The judges concluded that COBA could not be considered a victim of Mr. Huberfeld’s criminal conduct because it did not begin until after the union made its investments in his struggling hedge fund.
Mr. Seabrook received the $60,000 bribe in late 2014, presented in a Ferragamo bag by Jona Rechnitz, whose father was friends with Mr. Huberfeld. The younger Rechnitz wound up as the middle man in the transaction after the union leader allegedly said to him while they were vacationing in the Dominican Republic in December 2013, “It’s time Norman Seabrook got paid.”
Mr. Rechnitz, who along with business partner Jeremy Reichberg also sought to curry favor with top NYPD officials and Mayor de Blasio through high spending and campaign contributions, was the prime witness in both Seabrook trials.
But his credibility was damaged enough by blistering cross-examination by defense attorneys in the first case, in particular Seabrook lawyer Paul Shechtman, that the jury could not reach a unanimous verdict. Mr. Huberfeld opted to enter a plea agreement rather than face a second trial. In his return engagement, Mr. Rechnitz was more reserved and less obnoxious, and jurors focused more on the testimony of union officials than the earlier jury had and found Mr. Seabrook guilty.

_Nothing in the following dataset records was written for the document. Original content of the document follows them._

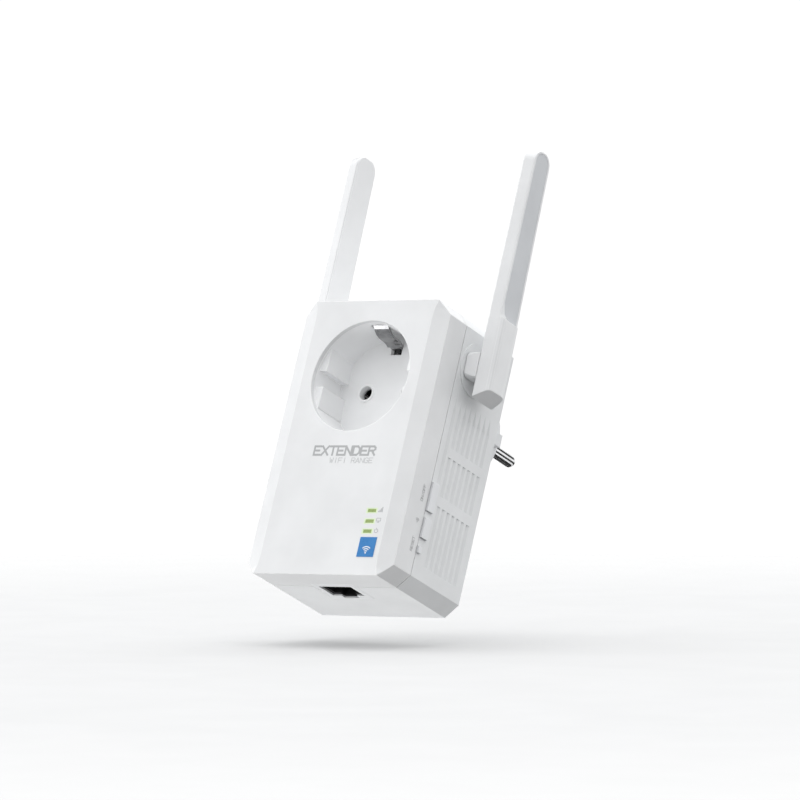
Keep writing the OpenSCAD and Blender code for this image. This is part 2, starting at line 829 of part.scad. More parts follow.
// The neck that carries the antenna, tapering from the housing to the blade
module neck() {
    r = 2.4;
    end = blade_x - 0.03;
    wide = neck_w / 2;
    high = neck_h / 2;
    intersection() {
        along_x(hub_x0, end) translate([pivot_y, pivot_z]) union() {
            square([neck_w - 2 * r, neck_h], center = true);
            square([neck_w, neck_h - 2 * r], center = true);
            for (i = [-1, 1], j = [-1, 1])
                translate([i * (wide - r), j * (high - r)]) circle(r = r, $fn = 48);
        }
        translate([0, pivot_y, pivot_z - neck_h]) linear_extrude(2 * neck_h)
            polygon([[hub_x0 - 1, -wide], [hub_x0, -wide], [blade_x, -antenna_w / 2],
                [blade_x, antenna_w / 2], [hub_x0, wide], [hub_x0 - 1, wide]]);
    }
}

module hub() {
    seat() leaning() difference() {
        union() {
            neck();
            rod_x(pivot_y, pivot_z, shaft_r, shaft_end, hub_x0 + 0.5);
        }
        rod_x(pivot_y, pivot_z, shaft_bore, shaft_end - 1, blade_x + 1);
        difference() {
            rod_x(pivot_y, pivot_z, shaft_r + 1,
                bearing_x - washer_t - clip_t - 0.15, bearing_x - washer_t - 0.05);
            rod_x(pivot_y, pivot_z, groove_r, shaft_end - 1, bearing_x);
        }
    }
}

module hub_clip() {
    x1 = bearing_x - washer_t - 0.1;
    seat() difference() {
        rod_x(pivot_y, pivot_z, 5.8, x1 - clip_t, x1);
        rod_x(pivot_y, pivot_z, groove_r + 0.04, x1 - clip_t - 1, x1 + 1);
        block(x1 - clip_t - 1, x1 + 1, pivot_y, pivot_y + 8, pivot_z - 2, pivot_z + 2);
    }
}

module hub_washer() {
    seat() difference() {
        rod_x(pivot_y, pivot_z, 6.2, bearing_x - washer_t - 0.05, bearing_x - 0.05);
        rod_x(pivot_y, pivot_z, shaft_r + 0.1, bearing_x - washer_t - 1, bearing_x + 1);
    }
}

// A quarter turn of cable: from [bend, 0] it curves round the Z axis to [0, bend]
module cable_bend(bend)
    rotate_extrude(angle = 90) translate([bend, 0]) circle(r = cable_r, $fn = 24);

module cable(p, turn, len)
    translate(p) rotate(turn) cylinder(r = cable_r, h = len, $fn = 24);

// The aerial lead: out of the hollow pivot, down behind the well, forward to
// its connector on the back of the logic board
module coax() {
    x = 23.8;
    run_z = 48;
    turn_in = 2;
    turn_out = 5;
    start = cable_joint - 0.05;
    plug_y = main_back + 2;
    seat() {
        cable([x + turn_in, pivot_y, pivot_z], [0, 90, 0], start - x - turn_in);
        translate([x + turn_in, pivot_y, pivot_z - turn_in]) rotate([90, 0, 0])
            rotate([0, 0, 90]) cable_bend(turn_in);
        cable([x, pivot_y, run_z + turn_out], [0, 0, 0],
            pivot_z - turn_in - run_z - turn_out);
        translate([x, pivot_y - turn_out, run_z + turn_out]) rotate([90, 0, -90])
            rotate([0, 0, 180]) cable_bend(turn_out);
        cable([x, plug_y, run_z], [-90, 0, 0], pivot_y - turn_out - plug_y);
        rod_y(x, run_z, 1.4, main_back + 0.05, plug_y + 0.5);
    }
}

// The end of the lead that turns with the antenna, up to the foot of the radiator
module coax_tail() {
    turn = 1;
    x = blade_x + 2.2;
    seat() leaning() {
        cable([cable_joint + 0.05, pivot_y, pivot_z], [0, 90, 0],
            x - turn - cable_joint - 0.05);
        translate([x - turn, pivot_y, pivot_z + turn]) rotate([90, 0, 0])
            rotate([0, 0, -90]) cable_bend(turn);
        cable([x, pivot_y, pivot_z + turn], [0, 0, 0], flat_z0 + 3.9 - pivot_z - turn);
    }
}

module right_antenna() color(white) antenna();
module right_antenna_panel() color(pale) antenna_panel();
module right_radiator() color("goldenrod") radiator();
module right_hub() color(white) hub();
module right_hub_clip() color(metal) hub_clip();
module right_hub_washer() color("dimgray") hub_washer();
module right_coax() color("black") coax();
module right_coax_tail() color("black") coax_tail();

module left_antenna() mirror([1, 0, 0]) right_antenna();
module left_antenna_panel() mirror([1, 0, 0]) right_antenna_panel();
module left_radiator() mirror([1, 0, 0]) right_radiator();
module left_hub() mirror([1, 0, 0]) right_hub();
module left_hub_clip() mirror([1, 0, 0]) right_hub_clip();
module left_hub_washer() mirror([1, 0, 0]) right_hub_washer();
module left_coax() mirror([1, 0, 0]) right_coax();
module left_coax_tail() mirror([1, 0, 0]) right_coax_tail();

// ------------------------------------------------------------ fasteners, labels
module case_screws() {
    color(metal) seat() each_case_screw()
        screw(0, 0, head_seat + 1.85, 4, head_r, shank_r - 0.3);
}

module front_badge()
    color("steelblue") seat() block(17.2, 24.6, -0.15, -0.01, 7, 14.6);

module rating_label()
    color(pale) seat() block(-20, 20, body_d + 0.01, body_d + 0.15, 18, 44);

front_shell();
rear_shell();
socket_well();
earth_strap();
live_contact();
neutral_contact();
plug_body();
live_pin();
neutral_pin();
plug_earth_contacts();
earth_receptacle();
power_board();
transformer_core();
transformer_winding();
input_capacitors();
output_capacitors();
mains_fuse();
surge_varistor();
mains_choke();
rectifier();
board_link();
board_screws();
main_board();
rf_shield();
wifi_chip();
memory_chip();
lan_magnetics();
ethernet_jack();
jack_contacts();
port_bezel();
status_leds();
signal_light_guide();
lan_light_guide();
power_light_guide();
power_button();
power_switch();
pairing_button();
pairing_switch();
reset_button();
reset_switch();
left_antenna();
left_antenna_panel();
left_radiator();
left_hub();
left_hub_clip();
left_hub_washer();
left_coax();
left_coax_tail();
right_antenna();
right_antenna_panel();
right_radiator();
right_hub();
right_hub_clip();
right_hub_washer();
right_coax();
right_coax_tail();
case_screws();
front_badge();
rating_label();
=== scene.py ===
"""Looks of the plug-in wifi range extender: materials, printed marks, light and camera."""

import math

import bmesh
import bpy
from mathutils import Matrix, Vector


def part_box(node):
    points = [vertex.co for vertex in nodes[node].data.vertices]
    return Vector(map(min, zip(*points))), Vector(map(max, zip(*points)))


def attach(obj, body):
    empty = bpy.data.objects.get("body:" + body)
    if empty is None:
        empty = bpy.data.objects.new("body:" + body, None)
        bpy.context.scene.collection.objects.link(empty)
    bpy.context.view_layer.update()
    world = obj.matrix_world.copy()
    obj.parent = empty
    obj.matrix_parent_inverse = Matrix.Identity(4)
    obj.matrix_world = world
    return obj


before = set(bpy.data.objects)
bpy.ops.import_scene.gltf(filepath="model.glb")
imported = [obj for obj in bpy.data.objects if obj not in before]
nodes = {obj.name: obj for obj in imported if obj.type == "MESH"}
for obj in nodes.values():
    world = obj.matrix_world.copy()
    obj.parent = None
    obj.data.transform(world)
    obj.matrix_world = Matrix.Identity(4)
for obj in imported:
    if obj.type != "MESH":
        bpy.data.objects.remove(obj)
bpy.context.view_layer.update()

# ------------------------------------------------------------ places, from the frame
MM = 0.001
X, Y, Z = Vector((1, 0, 0)), Vector((0, 1, 0)), Vector((0, 0, 1))
front_low, front_high = (Vector(corner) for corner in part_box("front_shell"))
CORNER = Vector((0, front_low.y, front_low.z))  # bottom of the front face, on the middle line
SIDE_X = front_high.x / MM  # the flat of the right side, in millimetres


def at(x, y, z):
    """A place in millimetres right of, behind and above the bottom of the front face."""
    return CORNER + Vector((x, y, z)) * MM


def middle(node):
    """The middle of a piece's box at rest."""
    low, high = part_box(node)
    return (Vector(low) + Vector(high)) / 2


def on_front(place):
    """The place on the front face straight before another one."""
    return Vector((place.x, front_low.y, place.z))


# ------------------------------------------------------------ materials
def tree_of(name):
    mat = bpy.data.materials.new(name)
    mat.use_nodes = True
    tree = mat.node_tree
    tree.nodes.clear()
    out = tree.nodes.new("ShaderNodeOutputMaterial")
    return mat, tree, out


def add(tree, kind, **values):
    """A shader node with its inputs set by name, spaces written as underscores."""
    node = tree.nodes.new(kind)
    for key, value in values.items():
        key = key.replace("_", " ")
        if key in node.inputs:
            node.inputs[key].default_value = value
        else:
            setattr(node, key.replace(" ", "_"), value)
    return node


def noise(tree, coords, scale, detail=2.0, roughness=0.5):
    node = add(tree, "ShaderNodeTexNoise", Scale=scale, Detail=detail, Roughness=roughness)
    tree.links.new(coords, node.inputs["Vector"])
    return node.outputs["Fac"]


def ranged(tree, value, low, high, out_low, out_high):
    node = add(tree, "ShaderNodeMapRange", From_Min=low, From_Max=high,
               To_Min=out_low, To_Max=out_high)
    tree.links.new(value, node.inputs["Value"])
    return node.outputs["Result"]


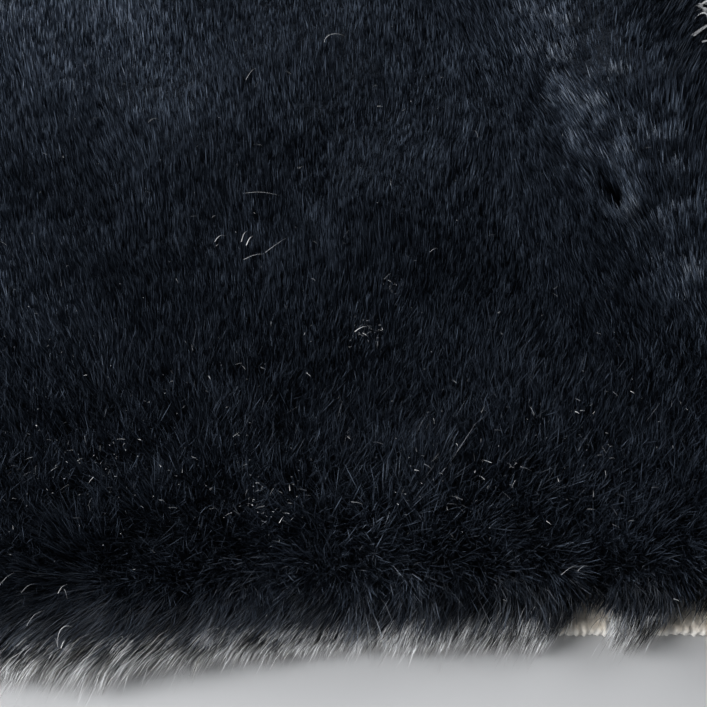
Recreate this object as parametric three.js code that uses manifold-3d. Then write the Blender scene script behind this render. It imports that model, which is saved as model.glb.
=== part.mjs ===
import * as THREE from "three";
import { mergeVertices } from "three/addons/utils/BufferGeometryUtils.js";
import Module from "manifold-3d";

// A small faux fur rug, lying on the floor: a knitted ground cloth that carries a deep pile.
// Millimetres, +Z up. X runs along the long side and the front edge is at -Y.
// The origin is on the underside of the cloth, at the middle of the rug.

// Driving dimensions of the two pieces.
const RUG_LENGTH = 600;
const RUG_DEPTH = 400;
const CORNER_RADIUS = 30;
const BACKING_THICKNESS = 3;
const PIECE_GAP = 0.3;
const PILE_HEIGHT = 14;
const PILE_RIM_HEIGHT = 6;
const PILE_CROWN = 24;
const PILE_INSET = 2.5;

// The grid: its lines lie close together at the rim, where the pile rounds over, and are
// evenly spaced between the rim's last line on one side and on the other.
const RIM_LINES = [0, PILE_INSET, 7, 14, 24, 38];
const FIELD_PITCH = 22;

// The front edge is cut a little unevenly: it bulges forward around one place.
const FRONT_BULGE = { atX: -70, halfWidth: 120, reach: 5, fadeDepth: 90 };

// Soft waves where the rug doesn't lie quite flat, each a ridge along a straight run.
const WAVES = [
  { fromX: 46, fromY: 60, toX: 84, toY: -122, halfWidth: 42, height: 8 },
  { fromX: -104, fromY: 10, toX: -98, toY: -118, halfWidth: 38, height: 5 },
];

// Lumps of the pile's surface: crossed waves, each with its wavelengths and phase.
const LUMPS = [
  { lengthX: 83, lengthY: 61, phase: 0.7, height: 0.9 },
  { lengthX: -57, lengthY: 97, phase: 2.1, height: 0.7 },
  { lengthX: 131, lengthY: -71, phase: 4.4, height: 0.8 },
];

// The locks that hang over the rim.
const LOCK_PITCH = 10;
const LOCK_REACH = 14;
const LOCK_DEPTH = 6;
const LOCK_ROOT_Z = 6.9;
const LOCK_TIP_Z = 1.4;
const LOCK_WIDTH = 4.6;
const LOCK_THICKNESS = 2.4;
const LOCK_SEED = 20;
// The way the pile lies: towards the front edge, and a little to the left.
const PILE_LAY = new THREE.Vector2(-0.38, -0.92);

const BACKING_CREAM = "#cdc1ae";
const PILE_BLACK = "#0e131b";

// A smooth hump: 1 at t = 0, falling to 0 with no slope at |t| = 1, and 0 beyond.
function hump(t) {
  return Math.abs(t) < 1 ? 0.5 + 0.5 * Math.cos(Math.PI * t) : 0;
}

// How high the cloth's underside is lifted off the floor at a point.
function lift(x, y) {
  const at = new THREE.Vector2(x, y);
  return Math.max(
    ...WAVES.map((wave) => {
      const from = new THREE.Vector2(wave.fromX, wave.fromY);
      const run = new THREE.Vector2(wave.toX, wave.toY).sub(from);
      const along = THREE.MathUtils.clamp(
        at.clone().sub(from).dot(run) / run.lengthSq(),
        0,
        1,
      );
      const nearest = from.addScaledVector(run, along);
      return wave.height * hump(at.distanceTo(nearest) / wave.halfWidth);
    }),
  );
}

function lumps(x, y) {
  return LUMPS.reduce((sum, { lengthX, lengthY, phase, height }) => {
    const turn = 2 * Math.PI * (x / lengthX + y / lengthY);
    return sum + height * Math.sin(turn + phase);
  }, 0);
}

// The grid's lines across one side of the given size, centred on 0.
function gridLines(size) {
  const half = size / 2;
  const fieldStart = RIM_LINES.at(-1) - half;
  const steps = Math.round((-2 * fieldStart) / FIELD_PITCH);
  const field = Array.from(
    { length: steps - 1 },
    (_, i) => fieldStart * (1 - (2 * (i + 1)) / steps),
  );
  return [
    ...RIM_LINES.map((inset) => inset - half),
    ...field,
    ...RIM_LINES.map((inset) => half - inset).reverse(),
  ];
}

// Turns a point of the plain rectangle into one of the rug: its square corner becomes a
// quarter circle, and the front edge gets its bulge.
function onRug(x, y) {
  const coreX = RUG_LENGTH / 2 - CORNER_RADIUS;
  const coreY = RUG_DEPTH / 2 - CORNER_RADIUS;
  const u = Math.max(0, Math.abs(x) - coreX) / CORNER_RADIUS;
  const v = Math.max(0, Math.abs(y) - coreY) / CORNER_RADIUS;
  const roundX = CORNER_RADIUS * (u * Math.sqrt(1 - (v * v) / 2) - u);
  const roundY = CORNER_RADIUS * (v * Math.sqrt(1 - (u * u) / 2) - v);
  const bulge =
    FRONT_BULGE.reach *
    hump((x - FRONT_BULGE.atX) / FRONT_BULGE.halfWidth) *
    hump(Math.min(1, (y + RUG_DEPTH / 2) / FRONT_BULGE.fadeDepth));
  return new THREE.Vector2(
    x + Math.sign(x) * roundX,
    y + Math.sign(y) * roundY - bulge,
  );
}

// A closed slab over a grid: bottomZ and topZ give its two faces from a point's place on the
// rug and its distances to the slab's nearest two sides.
function slab(linesX, linesY, bottomZ, topZ) {
  const columns = linesX.length;
  const rows = linesY.length;
  const positions = [];
  for (const face of [bottomZ, topZ]) {
    for (const y of linesY) {
      for (const x of linesX) {
        const p = onRug(x, y);
        const toSide = linesX.at(-1) - Math.abs(x);
        const toEnd = linesY.at(-1) - Math.abs(y);
        positions.push(p.x, p.y, face(p.x, p.y, toSide, toEnd));
      }
    }
  }
  const layer = columns * rows;
  const index = [];
  const quad = (a, b, c, d) => index.push(a, b, c, a, c, d);
  for (let j = 0; j < rows - 1; j++) {
    for (let i = 0; i < columns - 1; i++) {
      const a = j * columns + i;
      quad(a, a + columns, a + columns + 1, a + 1);
      quad(layer + a, layer + a + 1, layer + a + columns + 1, layer + a + columns);
    }
  }
  const rim = rimIndices(columns, rows);
  rim.forEach((a, k) => {
    const b = rim[(k + 1) % rim.length];
    quad(a, b, layer + b, layer + a);
  });
  const geometry = new THREE.BufferGeometry();
  geometry.setAttribute("position", new THREE.Float32BufferAttribute(positions, 3));
  geometry.setIndex(index);
  return geometry;
}

// The grid's outer points in order, anticlockwise seen from above.
function rimIndices(columns, rows) {
  const at = (i, j) => j * columns + i;
  const count = (n, make) => Array.from({ length: n - 1 }, (_, k) => make(k));
  return [
    ...count(columns, (k) => at(k, 0)),
    ...count(rows, (k) => at(columns - 1, k)),
    ...count(columns, (k) => at(columns - 1 - k, rows - 1)),
    ...count(rows, (k) => at(0, rows - 1 - k)),
  ];
}

// The pile's share of its full height at a distance inside the rim: a quarter ellipse.
function crown(inset) {
  const t = 1 - Math.min(1, inset / PILE_CROWN);
  return Math.sqrt(1 - t * t);
}

function pileBottom(x, y) {
  return lift(x, y) + BACKING_THICKNESS + PIECE_GAP;
}

function pileTop(x, y, toSide, toEnd) {
  const share = crown(toSide) * crown(toEnd);
  const full = PILE_HEIGHT - PILE_RIM_HEIGHT + lumps(x, y);
  return pileBottom(x, y) + PILE_RIM_HEIGHT + share * full;
}

// A repeatable run of numbers from 0 to 1.
function dice(seed) {
  let state = seed;
  return () => {
    state = (state * 16807) % 2147483647;
    return state / 2147483647;
  };
}

// One lock: a three-sided spike, rooted inside the pile, that leaves the rim level and droops
// to a point near the floor. Its ridge is on top.
function lock(root, way, reach, width, tipZ) {
  const side = new THREE.Vector3(way.y, -way.x, 0);
  const out = new THREE.Vector3(way.x, way.y, 0);
  const stations = [
    { along: -LOCK_DEPTH, z: LOCK_ROOT_Z, size: 1 },
    { along: 0.36 * reach, z: LOCK_ROOT_Z - 0.6, size: 0.78 },
    { along: 0.74 * reach, z: 0.4 * LOCK_ROOT_Z + 0.6 * tipZ, size: 0.4 },
  ];
  const positions = [];
  for (const { along, z, size } of stations) {
    const centre = root.clone().addScaledVector(out, along).setZ(z);
    const corners = [
      [-1, -0.5],
      [1, -0.5],
      [0, 1],
    ];
    for (const [across, up] of corners) {
      const corner = centre.clone().addScaledVector(side, across * size * width);
      positions.push(corner.x, corner.y, corner.z + up * size * LOCK_THICKNESS);
    }
  }
  const tip = root.clone().addScaledVector(out, reach).setZ(tipZ);
  positions.push(tip.x, tip.y, tip.z);
  const index = [0, 1, 2];
  for (let s = 0; s < stations.length - 1; s++) {
    for (let k = 0; k < 3; k++) {
      const a = 3 * s + k;
      const b = 3 * s + ((k + 1) % 3);
      index.push(a, a + 3, b, b, a + 3, b + 3);
    }
  }
  const last = 3 * (stations.length - 1);
  for (let k = 0; k < 3; k++) {
    index.push(last + k, last + 3, last + ((k + 1) % 3));
  }
  const geometry = new THREE.BufferGeometry();
  geometry.setAttribute("position", new THREE.Float32BufferAttribute(positions, 3));
  geometry.setIndex(index);
  return geometry;
}

// All the locks, spaced along the pile's rim with a little unevenness.
function rimLocks(linesX, linesY) {
  const grid = linesY.flatMap((y) => linesX.map((x) => onRug(x, y)));
  const rim = rimIndices(linesX.length, linesY.length).map((k) => grid[k]);
  const edge = new THREE.CurvePath();
  rim.forEach((p, k) => edge.add(new THREE.LineCurve(p, rim[(k + 1) % rim.length])));
  const count = Math.round(edge.getLength() / LOCK_PITCH);
  const roll = dice(LOCK_SEED);
  return Array.from({ length: count }, (_, k) => {
    const share = (k + 0.5 + 0.5 * (roll() - 0.5)) / count;
    const p = edge.getPoint(share);
    const run = edge.getPoint((share + 0.002) % 1).sub(edge.getPoint((share + 0.998) % 1));
    const outward = new THREE.Vector2(run.y, -run.x).normalize();
    const lean = outward.dot(PILE_LAY);
    const sway = new THREE.Vector2(roll() - 0.5, roll() - 0.5).multiplyScalar(0.5);
    const way = outward.addScaledVector(PILE_LAY, 0.42).add(sway).normalize();
    const reach = LOCK_REACH * (0.78 + 0.22 * lean + 0.5 * (roll() - 0.5));
    const width = LOCK_WIDTH * (0.7 + 0.5 * roll());
    const tipZ = LOCK_TIP_Z + 1.5 * roll();
    return lock(new THREE.Vector3(p.x, p.y, 0), way, reach, width, tipZ);
  });
}

const wasm = await Module();
wasm.setup();

function toSolid(geometry) {
  const merged = mergeVertices(geometry, 1e-4);
  return new wasm.Manifold(
    new wasm.Mesh({
      numProp: 3,
      vertProperties: merged.attributes.position.array,
      triVerts: new Uint32Array(merged.index.array),
    }),
  );
}

function toGeometry(solid) {
  const { vertProperties, triVerts } = solid.getMesh();
  const geometry = new THREE.BufferGeometry();
  geometry.setAttribute("position", new THREE.BufferAttribute(vertProperties, 3));
  geometry.setIndex(new THREE.BufferAttribute(triVerts, 1));
  return geometry;
}

function piece(name, geometry, color, roughness) {
  geometry.computeVertexNormals();
  const material = new THREE.MeshStandardMaterial({ color, roughness, metalness: 0 });
  const mesh = new THREE.Mesh(geometry, material);
  mesh.name = name;
  return mesh;
}

// The ground cloth: an even sheet over the waves.
function makeBacking(linesX, linesY) {
  const top = (x, y) => lift(x, y) + BACKING_THICKNESS;
  const geometry = slab(linesX, linesY, lift, top);
  return piece("backing", geometry, BACKING_CREAM, 0.95);
}

// The pile: a lumpy slab that keeps the cloth's grid, so that the two faces stay parallel,
// with the locks joined to its rim.
function makePile(linesX, linesY) {
  const body = toSolid(slab(linesX, linesY, pileBottom, pileTop));
  const whole = rimLocks(linesX, linesY).reduce(
    (solid, one) => solid.add(toSolid(one)),
    body,
  );
  return piece("pile", toGeometry(whole), PILE_BLACK, 0.85);
}

const clothX = gridLines(RUG_LENGTH);
const clothY = gridLines(RUG_DEPTH);

const rug = new THREE.Group();
rug.name = "faux_fur_rug";
rug.add(makeBacking(clothX, clothY));
rug.add(makePile(clothX.slice(1, -1), clothY.slice(1, -1)));

export default rug;
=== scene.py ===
"""The looks of a small faux fur rug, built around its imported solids.

The rug is a cream knitted ground cloth that carries a deep, near-black plush pile. The cloth is
a thin slab with a ribbed edge. The pile is a dark, dense under-fur with about half a million
fibres on it, drawn finer and closer together at the part that the photograph shows. Lengths
are in metres, except where a comment says mm.
"""

import math

import bpy
import numpy as np
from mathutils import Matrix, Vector


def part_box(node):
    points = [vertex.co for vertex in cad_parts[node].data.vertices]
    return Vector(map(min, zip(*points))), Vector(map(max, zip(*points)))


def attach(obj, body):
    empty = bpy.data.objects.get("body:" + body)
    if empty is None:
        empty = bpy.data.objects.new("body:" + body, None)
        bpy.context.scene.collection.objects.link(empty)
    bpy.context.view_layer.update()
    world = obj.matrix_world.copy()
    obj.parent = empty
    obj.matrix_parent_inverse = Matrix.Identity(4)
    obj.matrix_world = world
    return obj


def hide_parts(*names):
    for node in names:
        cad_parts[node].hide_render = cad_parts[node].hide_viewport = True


bl_info = {
    "name": "Faux Fur Rug",
    "version": (1, 0, 0),
    "blender": (4, 5, 0),
    "location": "View3D > Sidebar > Rug",
    "description": "Builds a plush rug: knitted ground cloth, under-fur, fibres and lint",
    "category": "Mesh",
}

MM = 0.001

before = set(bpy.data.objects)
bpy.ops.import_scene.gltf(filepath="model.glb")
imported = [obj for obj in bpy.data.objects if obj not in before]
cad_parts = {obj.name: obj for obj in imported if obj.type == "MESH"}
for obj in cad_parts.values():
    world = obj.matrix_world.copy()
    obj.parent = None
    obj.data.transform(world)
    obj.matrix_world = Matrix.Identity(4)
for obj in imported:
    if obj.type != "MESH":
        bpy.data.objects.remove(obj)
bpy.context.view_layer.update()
CLOTH_LOW, CLOTH_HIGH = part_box("backing")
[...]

In January 2018, prior to working out his plea deal with the Manhattan U.S. Attorney’s Office, Mr. Huberfeld reached a separate agreement with COBA to reimburse it for $7 million of its investment losses.
COBA President Benny Boscio, who unseated Mr. Husamudeen earlier this summer, said in a statement Aug. 6, "To date, COBA has obtained repayment of $4.5 million as partial repayment of monies lost in this disreputable scheme...Going forward, we are committed to pursuing every available reasonable legal avenue to obtain further repayment."
Ruling Won't Affect Payout
One legal expert, not speaking for attribution, said that repayment should not be affected by the appeals-court ruling, which will lead to a new sentencing for Mr. Huberfeld.
He explained that the agreement with COBA was not part of the plea deal with prosecutors, even though it was aimed at producing more-favorable terms. “It was to gain leniency at sentencing and it was voluntary,” he said.